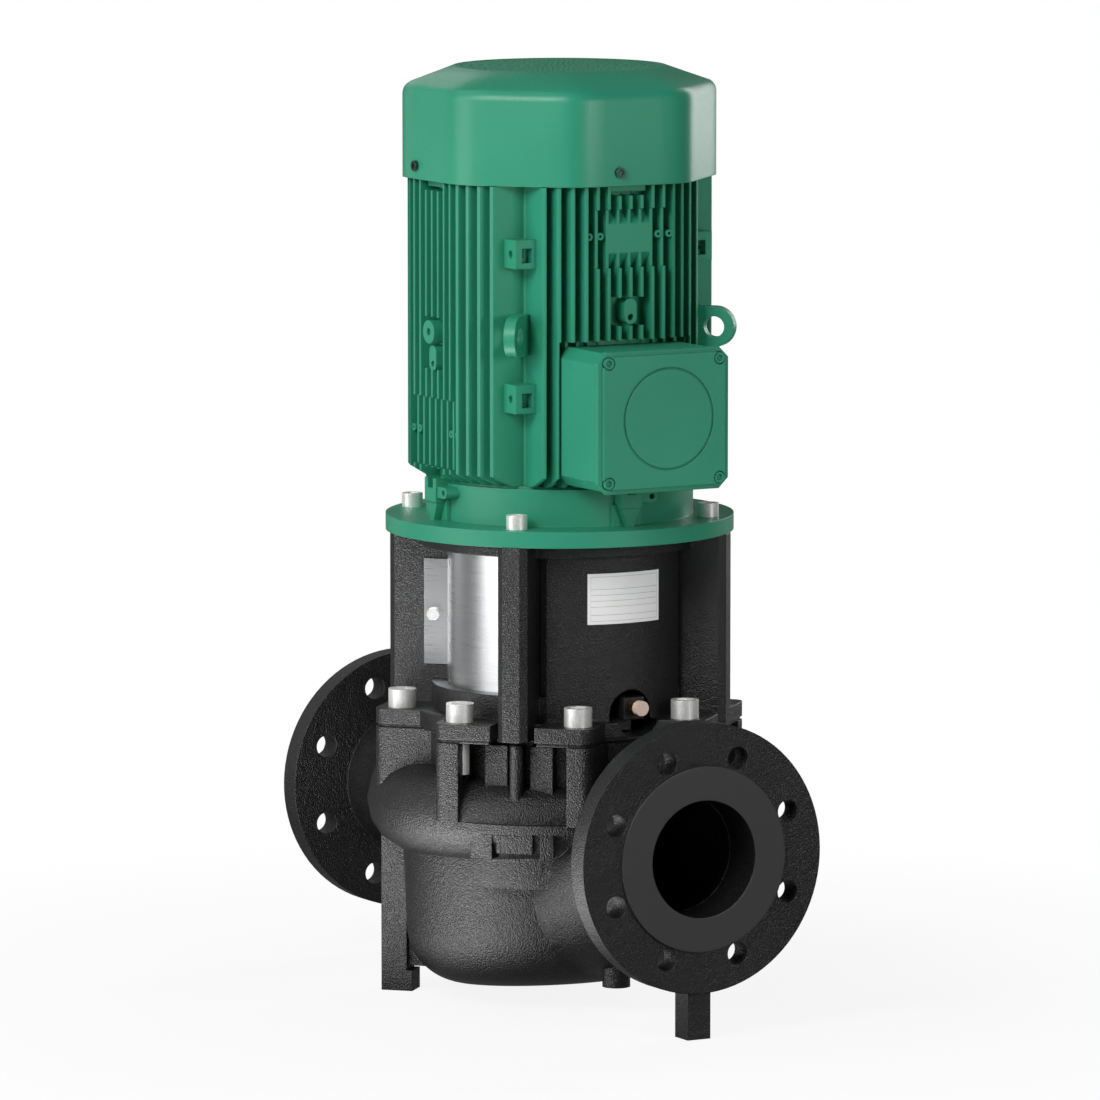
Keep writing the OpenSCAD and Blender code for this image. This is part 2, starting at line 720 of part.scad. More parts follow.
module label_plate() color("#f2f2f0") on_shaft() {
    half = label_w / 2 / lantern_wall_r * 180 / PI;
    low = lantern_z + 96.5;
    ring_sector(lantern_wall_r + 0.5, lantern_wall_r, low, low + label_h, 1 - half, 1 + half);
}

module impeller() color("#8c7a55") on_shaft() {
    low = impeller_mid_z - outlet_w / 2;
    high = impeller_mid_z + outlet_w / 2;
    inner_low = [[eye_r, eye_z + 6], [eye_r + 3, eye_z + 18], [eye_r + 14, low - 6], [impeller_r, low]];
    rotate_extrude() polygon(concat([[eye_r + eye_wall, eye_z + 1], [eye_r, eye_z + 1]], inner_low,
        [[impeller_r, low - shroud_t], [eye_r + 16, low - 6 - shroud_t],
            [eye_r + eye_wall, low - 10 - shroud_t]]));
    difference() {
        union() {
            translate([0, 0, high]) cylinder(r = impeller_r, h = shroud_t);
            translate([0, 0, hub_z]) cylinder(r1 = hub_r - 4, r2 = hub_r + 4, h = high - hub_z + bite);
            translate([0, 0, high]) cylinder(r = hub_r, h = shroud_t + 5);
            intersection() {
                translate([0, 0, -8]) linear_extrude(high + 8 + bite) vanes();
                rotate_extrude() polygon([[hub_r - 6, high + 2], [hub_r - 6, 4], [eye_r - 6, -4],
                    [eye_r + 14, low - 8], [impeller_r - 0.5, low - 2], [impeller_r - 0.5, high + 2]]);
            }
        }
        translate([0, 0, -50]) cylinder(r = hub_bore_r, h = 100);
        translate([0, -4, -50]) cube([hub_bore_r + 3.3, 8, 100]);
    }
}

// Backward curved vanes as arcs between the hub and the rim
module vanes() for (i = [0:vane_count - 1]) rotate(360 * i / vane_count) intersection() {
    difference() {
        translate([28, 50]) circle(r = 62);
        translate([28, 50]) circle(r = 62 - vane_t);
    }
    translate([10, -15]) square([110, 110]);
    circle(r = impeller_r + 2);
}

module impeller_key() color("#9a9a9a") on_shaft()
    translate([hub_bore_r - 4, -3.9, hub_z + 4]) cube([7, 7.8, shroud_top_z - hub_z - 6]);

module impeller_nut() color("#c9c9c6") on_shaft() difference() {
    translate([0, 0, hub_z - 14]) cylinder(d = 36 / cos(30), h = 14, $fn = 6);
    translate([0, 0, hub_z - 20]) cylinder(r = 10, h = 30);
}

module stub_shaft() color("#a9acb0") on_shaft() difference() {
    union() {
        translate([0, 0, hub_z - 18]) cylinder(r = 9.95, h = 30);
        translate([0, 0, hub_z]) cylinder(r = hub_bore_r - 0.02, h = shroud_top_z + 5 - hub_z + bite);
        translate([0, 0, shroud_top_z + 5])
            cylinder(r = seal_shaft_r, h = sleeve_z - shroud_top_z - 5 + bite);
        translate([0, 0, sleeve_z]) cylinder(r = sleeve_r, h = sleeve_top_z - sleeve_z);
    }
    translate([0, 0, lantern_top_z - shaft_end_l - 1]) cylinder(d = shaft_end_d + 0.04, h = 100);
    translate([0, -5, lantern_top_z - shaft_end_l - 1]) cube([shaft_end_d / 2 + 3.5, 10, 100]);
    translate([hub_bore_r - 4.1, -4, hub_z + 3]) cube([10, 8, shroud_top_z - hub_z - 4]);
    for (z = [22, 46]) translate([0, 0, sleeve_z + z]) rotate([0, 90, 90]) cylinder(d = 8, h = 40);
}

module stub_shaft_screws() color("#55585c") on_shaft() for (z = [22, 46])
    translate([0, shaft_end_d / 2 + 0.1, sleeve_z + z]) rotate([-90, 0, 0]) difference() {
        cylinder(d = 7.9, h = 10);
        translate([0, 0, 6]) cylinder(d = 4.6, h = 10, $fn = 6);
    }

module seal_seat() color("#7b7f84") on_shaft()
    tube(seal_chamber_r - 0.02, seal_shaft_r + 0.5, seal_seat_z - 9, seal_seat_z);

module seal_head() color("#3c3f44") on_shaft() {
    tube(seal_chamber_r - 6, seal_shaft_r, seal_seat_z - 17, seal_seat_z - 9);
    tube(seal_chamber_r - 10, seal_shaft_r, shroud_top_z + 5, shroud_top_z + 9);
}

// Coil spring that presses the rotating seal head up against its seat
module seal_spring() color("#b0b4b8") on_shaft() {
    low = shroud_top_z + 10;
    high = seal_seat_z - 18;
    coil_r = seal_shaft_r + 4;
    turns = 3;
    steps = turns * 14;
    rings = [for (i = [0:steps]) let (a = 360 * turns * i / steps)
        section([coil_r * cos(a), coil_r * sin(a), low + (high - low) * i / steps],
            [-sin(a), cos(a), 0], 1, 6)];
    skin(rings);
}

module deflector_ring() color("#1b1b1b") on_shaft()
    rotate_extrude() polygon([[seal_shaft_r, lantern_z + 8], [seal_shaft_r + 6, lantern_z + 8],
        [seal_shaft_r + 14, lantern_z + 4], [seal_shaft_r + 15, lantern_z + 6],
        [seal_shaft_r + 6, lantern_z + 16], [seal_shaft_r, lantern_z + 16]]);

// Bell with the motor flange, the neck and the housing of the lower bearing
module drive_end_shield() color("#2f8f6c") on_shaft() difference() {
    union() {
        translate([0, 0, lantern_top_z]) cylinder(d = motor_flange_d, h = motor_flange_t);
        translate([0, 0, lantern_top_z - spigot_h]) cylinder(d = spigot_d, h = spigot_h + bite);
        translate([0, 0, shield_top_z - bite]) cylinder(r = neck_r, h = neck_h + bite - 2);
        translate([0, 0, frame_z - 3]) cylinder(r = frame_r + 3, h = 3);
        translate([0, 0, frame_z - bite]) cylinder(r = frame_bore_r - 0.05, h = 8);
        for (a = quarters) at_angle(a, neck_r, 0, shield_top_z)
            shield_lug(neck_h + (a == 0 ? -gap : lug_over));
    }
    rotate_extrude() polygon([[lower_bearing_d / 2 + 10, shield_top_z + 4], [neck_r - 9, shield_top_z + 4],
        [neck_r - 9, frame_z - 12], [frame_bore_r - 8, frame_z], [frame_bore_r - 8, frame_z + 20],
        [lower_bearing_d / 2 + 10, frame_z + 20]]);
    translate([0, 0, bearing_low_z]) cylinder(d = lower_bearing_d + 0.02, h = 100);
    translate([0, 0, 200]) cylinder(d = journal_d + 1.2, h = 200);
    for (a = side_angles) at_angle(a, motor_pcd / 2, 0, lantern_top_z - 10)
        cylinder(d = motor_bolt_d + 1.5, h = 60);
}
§
**What you need to do**
Word for word, write out the data.

**The reply**
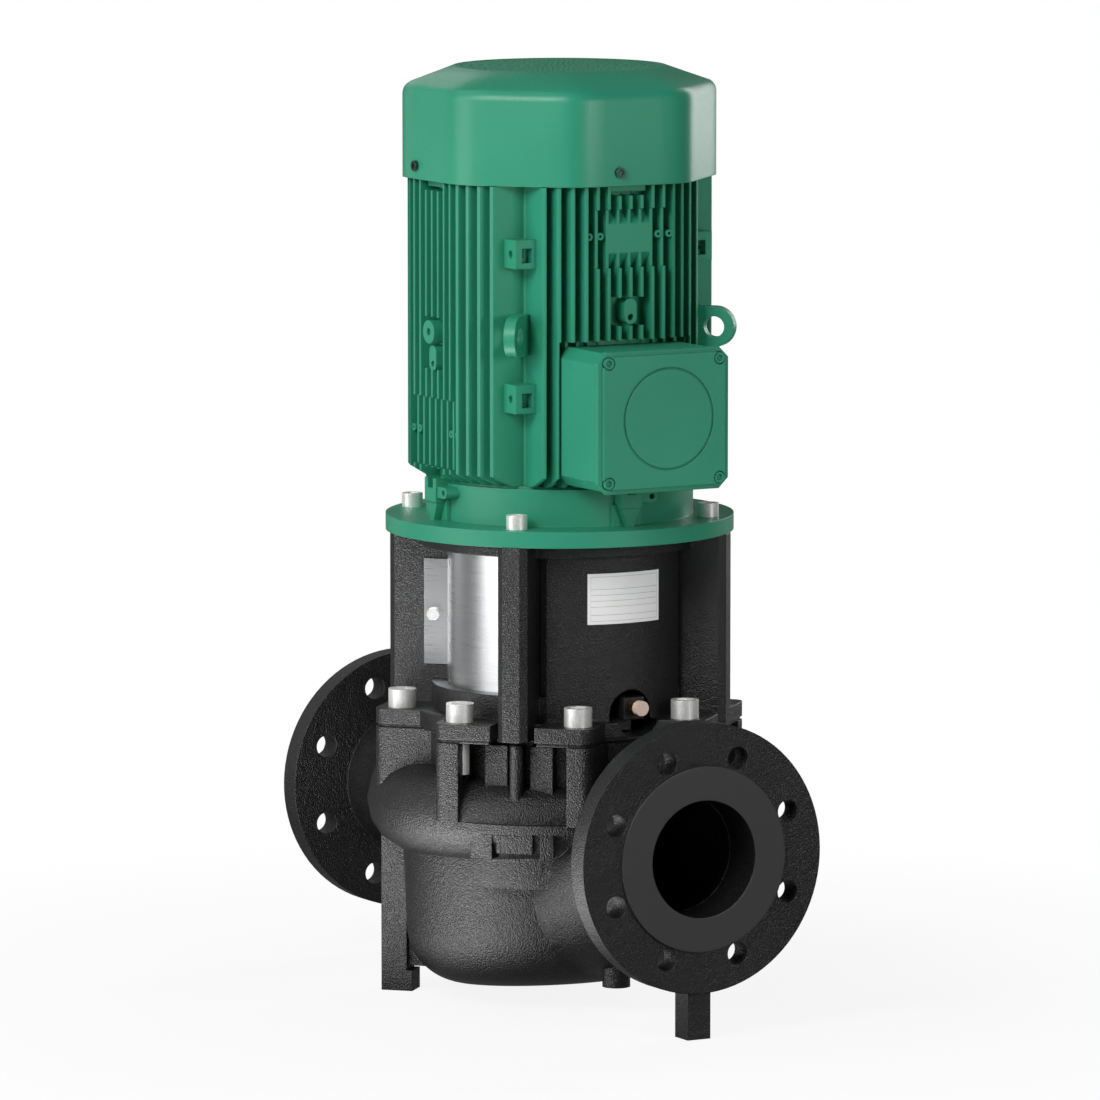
Keep writing the OpenSCAD and Blender code for this image. This is part 2, starting at line 720 of part.scad. More parts follow.
module label_plate() color("#f2f2f0") on_shaft() {
    half = label_w / 2 / lantern_wall_r * 180 / PI;
    low = lantern_z + 96.5;
    ring_sector(lantern_wall_r + 0.5, lantern_wall_r, low, low + label_h, 1 - half, 1 + half);
}

module impeller() color("#8c7a55") on_shaft() {
    low = impeller_mid_z - outlet_w / 2;
    high = impeller_mid_z + outlet_w / 2;
    inner_low = [[eye_r, eye_z + 6], [eye_r + 3, eye_z + 18], [eye_r + 14, low - 6], [impeller_r, low]];
    rotate_extrude() polygon(concat([[eye_r + eye_wall, eye_z + 1], [eye_r, eye_z + 1]], inner_low,
        [[impeller_r, low - shroud_t], [eye_r + 16, low - 6 - shroud_t],
            [eye_r + eye_wall, low - 10 - shroud_t]]));
    difference() {
        union() {
            translate([0, 0, high]) cylinder(r = impeller_r, h = shroud_t);
            translate([0, 0, hub_z]) cylinder(r1 = hub_r - 4, r2 = hub_r + 4, h = high - hub_z + bite);
            translate([0, 0, high]) cylinder(r = hub_r, h = shroud_t + 5);
            intersection() {
                translate([0, 0, -8]) linear_extrude(high + 8 + bite) vanes();
                rotate_extrude() polygon([[hub_r - 6, high + 2], [hub_r - 6, 4], [eye_r - 6, -4],
                    [eye_r + 14, low - 8], [impeller_r - 0.5, low - 2], [impeller_r - 0.5, high + 2]]);
            }
        }
        translate([0, 0, -50]) cylinder(r = hub_bore_r, h = 100);
        translate([0, -4, -50]) cube([hub_bore_r + 3.3, 8, 100]);
    }
}

// Backward curved vanes as arcs between the hub and the rim
module vanes() for (i = [0:vane_count - 1]) rotate(360 * i / vane_count) intersection() {
    difference() {
        translate([28, 50]) circle(r = 62);
        translate([28, 50]) circle(r = 62 - vane_t);
    }
    translate([10, -15]) square([110, 110]);
    circle(r = impeller_r + 2);
}

module impeller_key() color("#9a9a9a") on_shaft()
    translate([hub_bore_r - 4, -3.9, hub_z + 4]) cube([7, 7.8, shroud_top_z - hub_z - 6]);

module impeller_nut() color("#c9c9c6") on_shaft() difference() {
    translate([0, 0, hub_z - 14]) cylinder(d = 36 / cos(30), h = 14, $fn = 6);
    translate([0, 0, hub_z - 20]) cylinder(r = 10, h = 30);
}

module stub_shaft() color("#a9acb0") on_shaft() difference() {
    union() {
        translate([0, 0, hub_z - 18]) cylinder(r = 9.95, h = 30);
        translate([0, 0, hub_z]) cylinder(r = hub_bore_r - 0.02, h = shroud_top_z + 5 - hub_z + bite);
        translate([0, 0, shroud_top_z + 5])
            cylinder(r = seal_shaft_r, h = sleeve_z - shroud_top_z - 5 + bite);
        translate([0, 0, sleeve_z]) cylinder(r = sleeve_r, h = sleeve_top_z - sleeve_z);
    }
    translate([0, 0, lantern_top_z - shaft_end_l - 1]) cylinder(d = shaft_end_d + 0.04, h = 100);
    translate([0, -5, lantern_top_z - shaft_end_l - 1]) cube([shaft_end_d / 2 + 3.5, 10, 100]);
    translate([hub_bore_r - 4.1, -4, hub_z + 3]) cube([10, 8, shroud_top_z - hub_z - 4]);
    for (z = [22, 46]) translate([0, 0, sleeve_z + z]) rotate([0, 90, 90]) cylinder(d = 8, h = 40);
}

module stub_shaft_screws() color("#55585c") on_shaft() for (z = [22, 46])
    translate([0, shaft_end_d / 2 + 0.1, sleeve_z + z]) rotate([-90, 0, 0]) difference() {
        cylinder(d = 7.9, h = 10);
        translate([0, 0, 6]) cylinder(d = 4.6, h = 10, $fn = 6);
    }

module seal_seat() color("#7b7f84") on_shaft()
    tube(seal_chamber_r - 0.02, seal_shaft_r + 0.5, seal_seat_z - 9, seal_seat_z);

module seal_head() color("#3c3f44") on_shaft() {
    tube(seal_chamber_r - 6, seal_shaft_r, seal_seat_z - 17, seal_seat_z - 9);
    tube(seal_chamber_r - 10, seal_shaft_r, shroud_top_z + 5, shroud_top_z + 9);
}

// Coil spring that presses the rotating seal head up against its seat
module seal_spring() color("#b0b4b8") on_shaft() {
    low = shroud_top_z + 10;
    high = seal_seat_z - 18;
    coil_r = seal_shaft_r + 4;
    turns = 3;
    steps = turns * 14;
    rings = [for (i = [0:steps]) let (a = 360 * turns * i / steps)
        section([coil_r * cos(a), coil_r * sin(a), low + (high - low) * i / steps],
            [-sin(a), cos(a), 0], 1, 6)];
    skin(rings);
}

module deflector_ring() color("#1b1b1b") on_shaft()
    rotate_extrude() polygon([[seal_shaft_r, lantern_z + 8], [seal_shaft_r + 6, lantern_z + 8],
        [seal_shaft_r + 14, lantern_z + 4], [seal_shaft_r + 15, lantern_z + 6],
        [seal_shaft_r + 6, lantern_z + 16], [seal_shaft_r, lantern_z + 16]]);

// Bell with the motor flange, the neck and the housing of the lower bearing
module drive_end_shield() color("#2f8f6c") on_shaft() difference() {
    union() {
        translate([0, 0, lantern_top_z]) cylinder(d = motor_flange_d, h = motor_flange_t);
        translate([0, 0, lantern_top_z - spigot_h]) cylinder(d = spigot_d, h = spigot_h + bite);
        translate([0, 0, shield_top_z - bite]) cylinder(r = neck_r, h = neck_h + bite - 2);
        translate([0, 0, frame_z - 3]) cylinder(r = frame_r + 3, h = 3);
        translate([0, 0, frame_z - bite]) cylinder(r = frame_bore_r - 0.05, h = 8);
        for (a = quarters) at_angle(a, neck_r, 0, shield_top_z)
            shield_lug(neck_h + (a == 0 ? -gap : lug_over));
    }
    rotate_extrude() polygon([[lower_bearing_d / 2 + 10, shield_top_z + 4], [neck_r - 9, shield_top_z + 4],
        [neck_r - 9, frame_z - 12], [frame_bore_r - 8, frame_z], [frame_bore_r - 8, frame_z + 20],
        [lower_bearing_d / 2 + 10, frame_z + 20]]);
    translate([0, 0, bearing_low_z]) cylinder(d = lower_bearing_d + 0.02, h = 100);
    translate([0, 0, 200]) cylinder(d = journal_d + 1.2, h = 200);
    for (a = side_angles) at_angle(a, motor_pcd / 2, 0, lantern_top_z - 10)
        cylinder(d = motor_bolt_d + 1.5, h = 60);
}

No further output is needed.